Die Kategorien „innen“ und „außen“ sind in der Kirche nicht überwunden.
Müller: Ja, sie sind zum Teil noch da. Papst Franziskus geht mit seiner Idee vom synodalen Weg zu einem anderen Kirchenbild über. Zu einer Kirche, die alle Katholik/innen umfasst. Missbrauchsbetroffene waren auch Ministranten, das ist ja gar nicht „außen“. Aber es gab innerhalb der Kirche den engeren Kreis der Kleriker und den äußeren Kreis der anderen, der Laien. Die Abspaltung in der Kirche kann nur überwunden werden, wenn man sich wirklich als ein Gottesvolk sieht, das gemeinsam unterwegs ist.

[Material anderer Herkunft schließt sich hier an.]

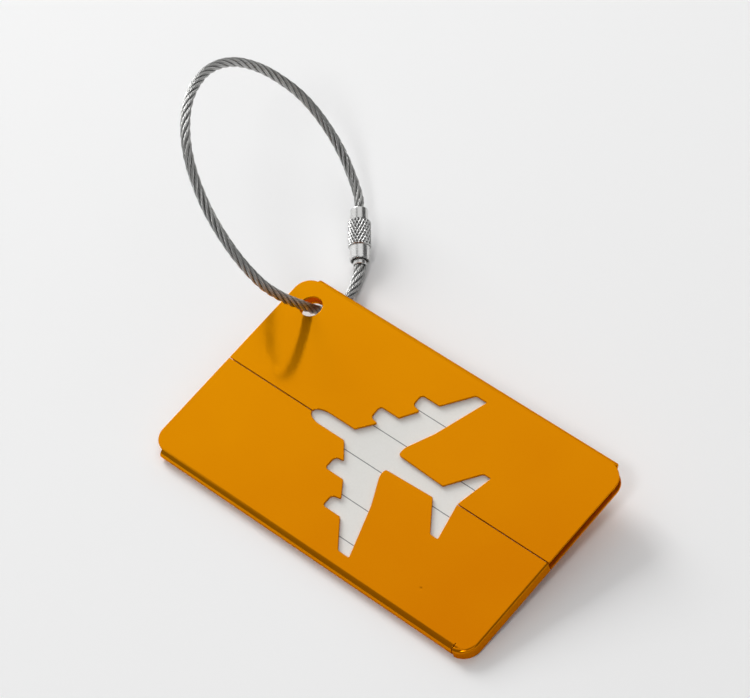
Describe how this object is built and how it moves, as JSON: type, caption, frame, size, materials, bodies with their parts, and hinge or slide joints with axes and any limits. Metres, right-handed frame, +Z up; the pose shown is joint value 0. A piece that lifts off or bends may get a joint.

125 Kirchenmitarbeiter/innen in Deutschland machten öffentlich, dass sie lesbisch, schwul oder nicht der „Norm“ entsprechend leben. Sie wollen das nicht mehr verheimlichen, aber ihren Arbeitsplatz in der Kirche behalten. Ein weiterer Schritt Richtung gemeinsames Gottesvolk?
Müller: Ein Punkt ist nach wie vor die Angst vor der Sexualität. Beim Thema Missbrauch ging es im kirchenrechtlichen Denken und in der früheren Sexualmoral um bestimmte, beschreibbare Handlungen, die man innerhalb der Kirche nicht haben wollte. Man konnte sie definieren. Wenn sie stattgefunden haben, war es schlecht, wenn sie nicht stattgefunden haben, konnte es nicht so schlecht sein. So geht man auch mit Homosexualität um. Die Menschen werden nicht verurteilt, sondern die Handlungen. Das Grundproblem dahinter ist, dass man Sexualität vom Menschen trennt. Sexualität gehört aber zum Menschen. Die Kirche muss sich dazu bekennen, dass der Mensch ein leibliches, geistiges, seelisches Lebewesen ist, bei dem die Sexualität einfach grundlegend dazugehört. Das muss die Basis sein, damit der Umgang mit diesen Themen ehrlicher wird.

Das erklärt auch die Meinung Papst Benedikts, dass das Masturbieren eines Pfarrers vor „vorpubertierenden Mädchen“ kein Missbrauch sei.
Müller: Ja, weil man damals nicht von der Verletzung der Gefühle, der Persönlichkeit und der Menschenwürde ausgegangen ist, sondern von definierbaren Handlungen, die man einteilen konnte in neutrale oder in moralisch schlechte oder moralisch gute. Das engt den Blick ein. Das psychologische, mitmenschliche Gespür ist in solchen Aussagen zu vermissen.

Ist die Kirche am Weg der Besserung?
Müller: Eindeutig. Die Tatsache, dass die Kirche solche Gutachten in Auftrag gibt, ist ein Zeichen des Aufklärungswillens. Das muss man honorieren.